Gearing Up For the Civil War Sesquicentennial in the Classroom
Thank you for this opportunity to share my thoughts concerning the education of Virginia's students during the Civil War Sesquicentennial. I welcome this as both a Civil War historian, but especially as an educator. The four years between 2011 and 2015 will no doubt attract a great deal of attention to the Civil War and related events. Not since the Civil War Centennial of the 1960s has there been such an opportunity to impress upon the general public and our children the importance of the Civil War to American history and its continued impact on our society today.
I welcome and applaud the Civil War Sesquicentennial Commission's enthusiasm for wanting to address issues of education; however, with that enthusiasm comes great responsibility. Tough choices will have to be made that will involve competing agendas and interpretive assumptions between various interest groups. During the Civil War Centennial celebrations that struggle was drawn between those who chose to emphasize entertainment and those who sought to push a more scholarly agenda. More importantly, various groups battled over more divisive questions of whether the themes of race, slavery, and emancipation should be emphasized as opposed to a reconciliationist message that steered clear of such issues. Such disagreements, along with distraction of the Civil Rights Movement, fueled a steady decline of interest in the Centennial by 1963. While the country may not be as fractured along racial lines as it was in the 1960s it is reasonable to anticipate a certain amount of bitterness from various quarters depending on how the sesquicentennial is remembered and commemorated. My hope is that the attention to education will be influenced by people who have a sincere interest in imparting history that is inclusive, reflective of recent historiographical trends, and relevant to today's students.
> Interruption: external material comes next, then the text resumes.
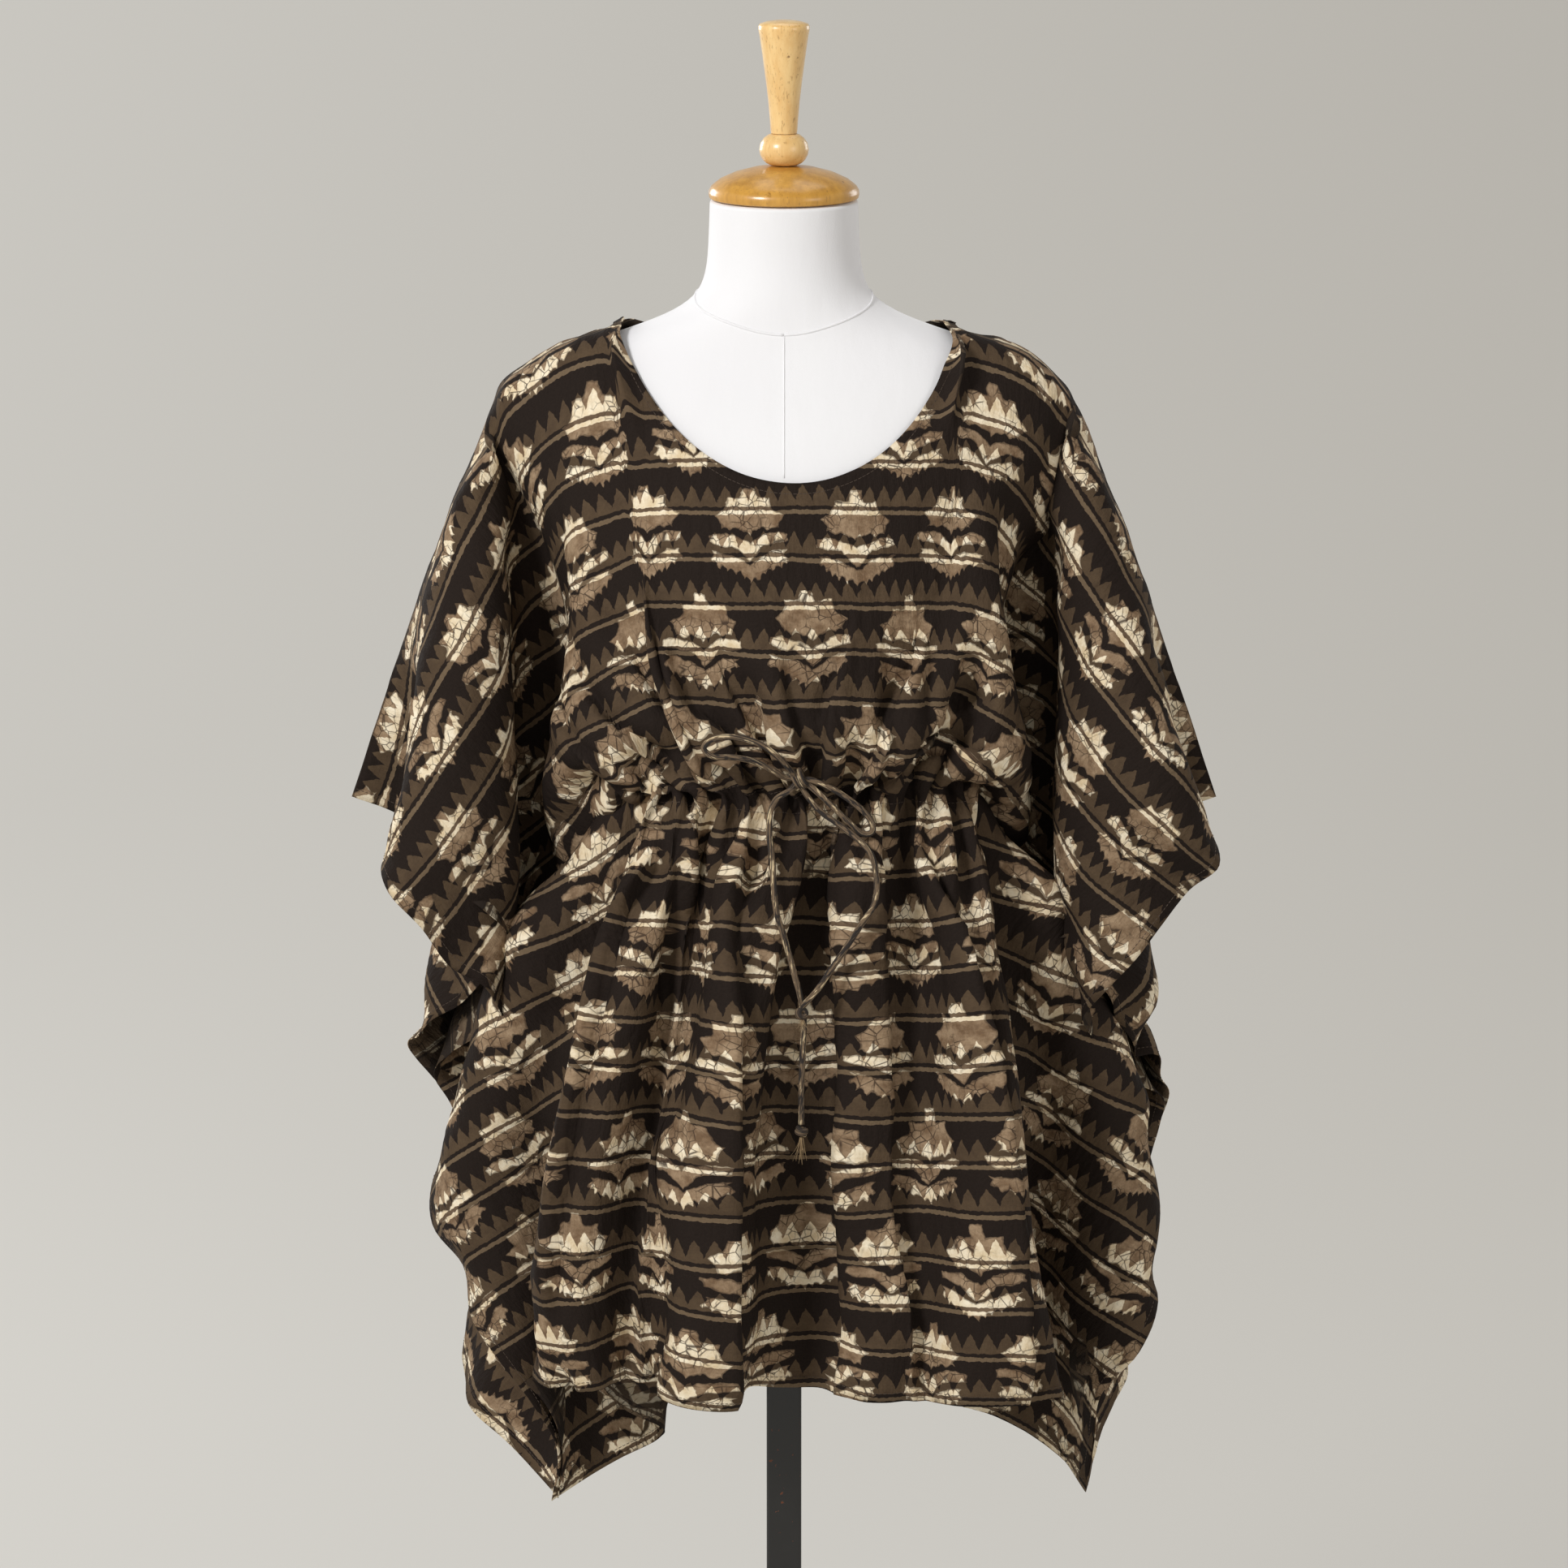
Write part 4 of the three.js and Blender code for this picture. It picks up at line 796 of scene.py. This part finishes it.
# The dress form: a padded, limbless torso under a white stretched jersey cover, with a
# collar seam round the foot of the neck and a seam down the middle of its front.
bpy.ops.object.select_all(action="DESELECT")
cover = nodes["form_torso"].copy()
cover.data = nodes["form_torso"].data.copy()
cover.name = cover.data.name = "form_torso_cover"
cover.parent = None
for key in list(cover.keys()):
    del cover[key]
bpy.context.scene.collection.objects.link(cover)
cover.select_set(True)
bpy.context.view_layer.objects.active = cover
bpy.ops.object.mode_set(mode="EDIT")
bpy.ops.mesh.select_all(action="SELECT")
bpy.ops.mesh.remove_doubles(threshold=1e-5)
bpy.ops.mesh.tris_convert_to_quads(face_threshold=0.7, shape_threshold=0.9)
bpy.ops.object.mode_set(mode="OBJECT")
softened = cover.modifiers.new("softened", "SUBSURF")
softened.levels = softened.render_levels = 2
bpy.ops.object.modifier_apply(modifier="softened")
bpy.ops.object.shade_smooth()
jersey, tree, shader = new_material("form_jersey", 0.92, 0.25)
object_place = tree.nodes.new("ShaderNodeTexCoord").outputs["Object"]
tint = noise_field(tree, object_place, 6.0, 2.0)
shade = mixed(tree, "efeff1", "e8e7ea", tint.above(0.5, 0.5))
tree.links.new(shade, shader.inputs["Base Color"])
knit = noise_field(tree, stretched(tree, object_place, (900.0, 900.0, 500.0)), 1.0, 2.0)
wale = noise_field(tree, stretched(tree, object_place, (90.0, 90.0, 18.0)), 1.0, 3.0)
bumped(tree, shader, knit * 0.25 + wale, 0.3, 0.0012)
cover.data.materials.clear()
cover.data.materials.append(jersey)
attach(cover, "root")
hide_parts("form_torso")

torso_shape = BVHTree.FromPolygons([v.co for v in cover.data.vertices],
                                   [tuple(p.vertices) for p in cover.data.polygons])


def on_cover(angle, height):
    """The cover's surface at a height, straight out from the form's middle."""
    out = Vector((math.sin(angle), -math.cos(angle), 0.0))
    start = Vector((0.0, -0.006, height)) + out * 0.4
    return torso_shape.ray_cast(start, -out)[0]


# The collar seam dips at the front and rises a little at the back. The front seam starts
# just under it and runs down past the neckline.
collar_level, front_dip, back_rise = 1.4115, 0.0305, 0.004
collar_points, front_points, front_step = 120, 25, 0.004
collar_route = []
for k in range(collar_points + 1):
    angle = 2 * math.pi * k / collar_points
    height = collar_level - front_dip * max(math.cos(angle), 0.0) ** 1.4
    height += back_rise * max(-math.cos(angle), 0.0)
    collar_route.append(on_cover(angle, height))
front_top = collar_level - front_dip - 0.0005
front_route = [on_cover(0.0, front_top - front_step * k) for k in range(front_points)]
for name, route, radius in (("form_collar_seam", collar_route, 0.0009),
                            ("form_front_seam", front_route, 0.0006)):
    seam = rolled_tube(name, route, radius, 0.0, 8)
    seam.data.materials.append(jersey)
    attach(seam, "root")

# The form's head: a domed wooden cap, a ball and a turned handle, lacquered honey yellow.
# All three are turned on one axis, which leans forward with the neck's top. Each profile
# gives (radius, height) in millimetres above its own foot on that axis.
head_lean = 0.155
head_place = Matrix.Translation((0.0, -0.015, 1.475)) @ Matrix.Rotation(head_lean, 4, "X")
profiles = {
    "neck_cap": (0.0, [(0, 0.3), (50.3, 0.3), (52.0, 1.1), (52.5, 3.4), (52.3, 6.0), (50.6, 8.8),
                       (45, 13.2), (35, 17.7), (22, 21.2), (10, 22.7), (0, 23)]),
    "head_ball": (23.3, [(0, 0), (9.5, 0), (12.4, 1.4), (14.9, 3.8), (16.6, 7), (17.2, 10.6),
                         (16.3, 15), (13.9, 18.6), (11.0, 20.7), (8.8, 21.6), (0, 21.6)]),
    "head_handle": (45.2, [(0, 0), (9, 0), (9.3, 2), (9.7, 8), (10.9, 22), (12.6, 36), (14.6, 51),
                           (16.6, 65), (17.6, 70.4), (17.7, 72.6), (16.6, 74.4), (12, 75.9),
                           (6, 76.7), (0, 76.9)]),
}
for name, (foot, profile) in profiles.items():
    mesh = bpy.data.meshes.new(name + "_turned")
    points = [(r / 1000, 0.0, (z + foot) / 1000) for r, z in profile]
    mesh.from_pydata(points, [(k, k + 1) for k in range(len(points) - 1)], [])
    piece = bpy.data.objects.new(name + "_turned", mesh)
    bpy.context.scene.collection.objects.link(piece)
    bpy.ops.object.select_all(action="DESELECT")
    piece.select_set(True)
    bpy.context.view_layer.objects.active = piece
    bpy.ops.object.mode_set(mode="EDIT")
    bpy.ops.mesh.select_all(action="SELECT")
    bpy.ops.mesh.spin(steps=96, angle=2 * math.pi, center=(0, 0, 0), axis=(0, 0, 1))
    bpy.ops.mesh.select_all(action="SELECT")
    bpy.ops.mesh.remove_doubles(threshold=1e-5)
    bpy.ops.mesh.normals_make_consistent(inside=False)
    bpy.ops.object.mode_set(mode="OBJECT")
    piece.data.transform(head_place)
    bpy.ops.object.shade_smooth_by_angle(angle=math.radians(50))
    deep, pale = ("ab782c", "dba54a") if name == "neck_cap" else ("dba962", "f6d496")
    wood, tree, shader = new_material(name + "_lacquer", 0.33)
    shader.inputs["Coat Weight"].default_value = 0.45
    shader.inputs["Coat Roughness"].default_value = 0.16
    place = tree.nodes.new("ShaderNodeTexCoord").outputs["Object"]
    turn = tree.nodes.new("ShaderNodeMapping")
    turn.inputs["Location"].default_value = (0.021, 0.03, -0.2)
    turn.inputs["Scale"].default_value = (150.0, 150.0, 11.0)
    tree.links.new(place, turn.inputs["Vector"])
    grain = noise_field(tree, turn.outputs["Vector"], 1.0, 4.0, 0.65)
    broad = noise_field(tree, stretched(tree, place, (42.0, 42.0, 7.0)), 1.0, 2.0)
    streaks = grain.above(0.52, 0.35)
    color = mixed(tree, pale, deep, streaks * 0.55 + broad * 0.35)
    pores = noise_field(tree, stretched(tree, place, (900.0, 900.0, 60.0)), 1.0, 2.0)
    color = mixed(tree, color, "8a6030", pores.above(0.66, 0.1) * 0.5)
    dents = noise_field(tree, place, 130.0, 2.0)
    color = mixed(tree, color, "6b4114", dents.above(0.74, 0.03) * 0.7)
    tree.links.new(color, shader.inputs["Base Color"])
    bumped(tree, shader, grain * 0.25 + dents.above(0.72, 0.08) * -0.8, 0.35, 0.0005)
    piece.data.materials.append(wood)
    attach(piece, "root")
    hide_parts(name)

# The stand: a square steel tube in a collar on a round floor plate, painted black, with a
# few specks of rust where the paint has been knocked.
painted, tree, shader = new_material("black_paint", 0.42)
shader.inputs["Coat Weight"].default_value = 0.2
place = tree.nodes.new("ShaderNodeTexCoord").outputs["Object"]
wear = noise_field(tree, place, 55.0, 4.0, 0.6)
peel = noise_field(tree, place, 700.0, 2.0)
rust = noise_field(tree, place, 190.0, 3.0, 0.7).above(0.69, 0.04)
color = mixed(tree, "100f0e", "1d1b19", wear)
color = mixed(tree, color, "6a3a20", rust)
tree.links.new(color, shader.inputs["Base Color"])
tree.links.new((rust * 0.4 + wear * 0.15 + 0.33).socket, shader.inputs["Roughness"])
bumped(tree, shader, peel * 0.5 + rust, 0.2, 0.0004)
for name in ("pole", "pole_collar", "base_plate"):
    nodes[name].data.materials.clear()
    nodes[name].data.materials.append(painted)

# The studio: a seamless sweep of pale grey paper that glows faintly with painted light, paler on
# the left where more light falls, and large soft lights. The main one stands high on the left, a
# weaker one fills from the right.
bpy.ops.object.select_all(action="DESELECT")
sweep_points, sweep_faces = [], []
sweep_sides = 72
outline = [(0.0, 0.0), (1.0, 0.0)]
outline += [(2.2 + 4.2 * math.sin(a), 4.2 - 4.2 * math.cos(a))
            for a in (math.pi / 2 * k / 16 for k in range(17))]
outline += [(6.4, 7.0)]
for k, (r, z) in enumerate(outline):
    for n in range(sweep_sides):
        turn = 2 * math.pi * n / sweep_sides
        sweep_points.append((r * math.cos(turn), r * math.sin(turn), z))
for k in range(len(outline) - 1):
    low, high = k * sweep_sides, (k + 1) * sweep_sides
    for n in range(sweep_sides):
        m = (n + 1) % sweep_sides
        sweep_faces.append((low + n, low + m, high + m, high + n))
sweep_mesh = bpy.data.meshes.new("studio_sweep")
sweep_mesh.from_pydata(sweep_points, [], sweep_faces)
sweep_mesh.polygons.foreach_set("use_smooth", [True] * len(sweep_faces))
sweep = bpy.data.objects.new("studio_sweep", sweep_mesh)
bpy.context.scene.collection.objects.link(sweep)
paper, tree, shader = new_material("studio_paper", 0.95)
shader.inputs["Base Color"].default_value = linear("777775")
sides = tree.nodes.new("ShaderNodeSeparateXYZ")
tree.links.new(tree.nodes.new("ShaderNodeTexCoord").outputs["Object"], sides.inputs[0])
# Painted light: the paper's glow is paler on the left, where more light falls, and brightens the
# scene a little all round.
painted_glow = mixed(tree, "f2efe8", "cdc8bf", Field(tree, sides.outputs[0]).above(0.0, 5.0))
tree.links.new(painted_glow, shader.inputs["Emission Color"])
shader.inputs["Emission Strength"].default_value = 0.58
sweep.data.materials.append(paper)
for name, place, size, power in (("key", (-1.8, -2.3, 2.8), 0.7, 70.0),
                                 ("fill", (2.3, -2.3, 1.9), 1.3, 13.0),
                                 ("top", (0.1, 0.4, 3.4), 1.4, 8.0),
                                 ("back_left", (-2.2, 2.4, 2.2), 1.2, 36.0),
                                 ("back_right", (2.2, 2.2, 2.2), 1.2, 14.0)):
    lamp_data = bpy.data.lights.new(name, "AREA")
    lamp_data.size = size
    lamp_data.energy = power
    lamp = bpy.data.objects.new(name, lamp_data)
    bpy.context.scene.collection.objects.link(lamp)
    lamp.location = place
    lamp.rotation_euler = (Vector((0, 0, 1.05)) - lamp.location).to_track_quat("-Z", "Y").to_euler()
world = bpy.data.worlds.new("studio_air")
bpy.context.scene.world = world
world.use_nodes = True
world.node_tree.nodes["Background"].inputs[0].default_value = (0.80, 0.79, 0.77, 1.0)
world.node_tree.nodes["Background"].inputs[1].default_value = 0.15

bpy.context.scene.view_settings.view_transform = "Standard"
First and foremost the "message" to Virginia's students needs to be grounded in recent interpretive trends. Over the past few years historians have explored popular subjects such as battles, campaigns, and leaders along with a range of other topics from slavery and politics to the home front. Many of these more recent studies challenge traditional ideas that have their roots in the first few decades following the war. Just as important is the need to direct educators to primary documents. There is an abundance of primary source material that can be found on the Internet, in archives, and various publications. Students should be introduced to the Civil War through the words of the participants themselves. Their words bring home the myriad ways in which Americans understood a world that was constantly changing and in ways that few could predict. This abundance of source material makes it possible to emphasize the importance of multiple perspectives. Students should understand that the war's meaning and outcome can be understood depending on political persuasion, regional affiliation, gender, and race.
The overall message that Virginia's students should take away is a difficult one since there are so many avenues that can be explored. That said, students at various levels should be able to appreciate the ways in which the debates that led to the war and the war itself were a continuation of longer trends, such as the history of slavery, as well as more recent open-ended questions about federalism, which proved to be a difficult issue during the Constitutional Convention of 1787 and in the years to follow. The campaigns and battles will no doubt receive a great deal of attention (as they should); however, students should be asked to look beyond the traditional categories of commemoration and battlefield heroics to a more sophisticated appreciation of their experiences, including camp life, battlefield experiences, politics, and their connection to the home front. Once again the voices of the soldiers themselves should be utilized whenever possible.
At the center of any curriculum on the Civil War must be the subject of slavery and race. While this is clearly a sensitive topic for many, and will no doubt be debated by various groups, the consensus among professional historians must be acknowledged. Students need to understand the complexity and centrality of slavery/race as a cause of secession and its role in the evolution of the war itself. Few people could have anticipated the end of slavery by 1865 let alone the ways in which the lives of slaves and free African Americans were shaped and in turn shaped the outcome of the war. Attention to this subject will help place the Civil War within a broader historical context that connects with Reconstruction, Jim Crow, the Civil Rights Movement and our contemporary dialogs about race. In addition, students will be able to more accurately judge the results of what some historians have called a "Second American Revolution." Like the first Revolution, the Civil War answered some questions, but left others to be worked out by future generations. Progress on such questions can lead to important historical class debates and discussions.
Finally, though Reconstruction tends to be taught as a separate unit I would hope that Sesquicentennial organizers can look beyond such arbitrary distinctions. The period of Reconstruction is one of the most misunderstood periods of American history though the political debates and racial challenges faced were directly connected to the war. This is another area where there is now a great deal of primary source material available for classroom use. Old stories of carpetbaggers and corrupt African-American politicians must be supplanted by more recent interpretations.
The development of age/grade-appropriate curricular materials ought to be a top priority for Sesquicentennial organizers. I encourage curricular developers to work closely with museums, historical societies, and especially the National Park Service. Many of the NPS branches have already developed plans for the Sesquicentennial with education as a key component. There is no better way to introduce students to the study of history and the Civil War than to bring them to the places where the war was fought and lived.
While I anticipate that most Americans will be attracted by reenactments, parades, and other forms of public commemoration it is my hope that the national and state Sesquicentennial Commissions devote most of their attention to the education of our students.